Une « contribution exceptionnelle » des Français les plus riches
Dans son discours, Sébastien Lecornu a reconnu « des anomalies » dans la fiscalité des très grandes fortunes, souhaitant « une contribution exceptionnelle » des Français les plus riches dans le prochain budget. « Il faut reconnaître qu’il peut y avoir des anomalies » dans la fiscalité des très grandes fortunes, a déclaré le Premier ministre devant les députés, alors que le Parti socialiste réclame une mesure de justice fiscale. « Nous demanderons à créer une contribution exceptionnelle des grandes fortunes que nous proposons d’affecter au financement des investissements du futur qui touchent à notre souveraineté, pour les infrastructures, la transition écologique ou la défense », a-t-il ajouté.
Sébastien Lecornu proposera en décembre un projet de loi pour renforcer le pouvoir local, « un nouvel acte de décentralisation » permettant « de réformer l’État de manière globale » et « d’améliorer le fonctionnement de tous les services publics ». « Je proposerai un principe simple : celui de l’identification d’un seul responsable politique public. Il s’agira soit d’un ministre, soit d’un préfet, soit d’un élu », explique-t-il. « Il ne faut pas décentraliser des compétences, il faut décentraliser des responsabilités avec des moyens budgétaires et fiscaux et des libertés, y compris normatives », a affirmé le chef du gouvernement.
Si le Parlement ne parvient pas à voter un budget pour 2026, « les seuls qui se réjouiraient d’une crise ne sont pas les amis de la France », a assuré le chef du gouvernement. « Qui, parmi les Français, se sentira mieux, si la France se divise plus encore, si elle est plus faible, si elle repousse les questions de fond et les questions d’urgence à plus tard ? », a ajouté le Premier ministre en conclusion de sa déclaration de politique générale devant les députés.
La suspension de la réforme des retraites saluée
Des syndicats ont salué l’annonce de la suspension de la réforme des retraites. Pour la CFTC, la lutte syndicale a fini par payer. « C’est une annonce forte de la part du Premier ministre, puisque nous avons une véritable suspension, et ce jusqu’au 1er janvier 2028, donc sur deux ans. Ça montre qu’on a bien fait de ne pas baisser les bras, malgré la sourde oreille à l’époque du gouvernement et du président, lorsqu’on a manifesté quatorze fois en 2023 », a réagi au micro de RFI Cyril Chabanier, président de la CFTC.

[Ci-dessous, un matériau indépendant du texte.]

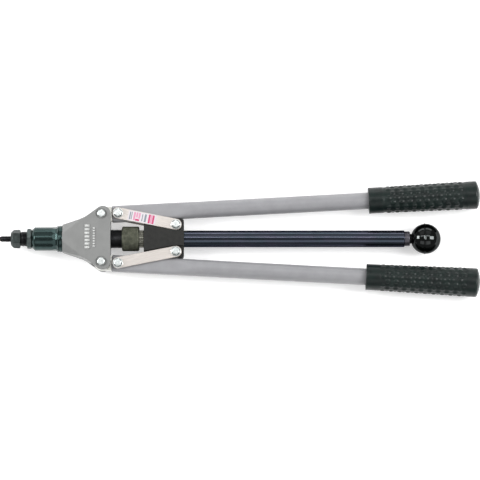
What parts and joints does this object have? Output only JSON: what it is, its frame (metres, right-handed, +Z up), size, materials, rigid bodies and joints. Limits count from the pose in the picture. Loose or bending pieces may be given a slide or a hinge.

Sophie Binet, la secrétaire générale de la CGT, appelle les parlementaires à aller plus loin encore. « Nous prenons acte de cette première brèche arrachée grâce à la mobilisation de millions de travailleuses et de travailleurs depuis deux ans et demi », déclare-t-elle au micro de France Inter. « Par contre, à ce stade, il faut de la clarté. La suspension dont nous parle le Premier ministre, c’est seulement un décalage de l’application de la réforme de quelques mois. Nous demandons donc aux parlementaires de bloquer clairement la réforme des retraites », ajoute Sophie Binet.
« Pour la CGT, la seule suspension qui vaille, c’est un blocage immédiat de l’application de la réforme à 62 ans et neuf mois et 170 trimestres pour tout le monde, et pas seulement pour quelques générations de travailleuses et de travailleurs. Le problème, c’est que la réforme recommence à s’appliquer après 2027. C’est toute la différence entre le décalage que nous annonce aujourd’hui monsieur Lecornu et le blocage que nous voulions gagner avant l’abrogation pure et simple de la réforme », conclut-elle.
Mais des menaces de censure qui planent toujours
Le syndicat du patronat, le Medef, fait part de son inquiétude après les annonces du Premier ministre. « Au-delà du coût de l’instabilité gouvernementale, le Medef est très préoccupé par un climat économique français et international dégradé. Or, cette situation n’est pas prise en compte dans les annonces du Premier ministre. Notre inquiétude que le pays ne se donne pas les moyens de sa stabilité durable et de sa réussite s’accentue », peut-on lire dans un communiqué.
« Les mesures annoncées répondent peut-être à une urgence politique mais ne sont pas à la hauteur de cette ambition. Elles alourdiront une nouvelle fois des prélèvements obligatoires déjà records », alerte le Medef. « Le risque d’un déclassement de notre pays, y compris en termes de pouvoir d’achat, se renforce donc. Prenons garde à ne pas sacrifier l’avenir au court-terme. » « Au nom des 240 000 entreprises qu’il représente, employant 12 millions de salariés, le Medef assumera ses responsabilités », conclut le syndicat.
Sur la réforme des retraites, le député insoumis Eric Coquerel estime que c’est « plus une temporisation qu’une suspension. Si on entend par suspension un arrêt, on n’est pas dans un arrêt, on est dans une sorte de décalage »,a-t-il déclaré.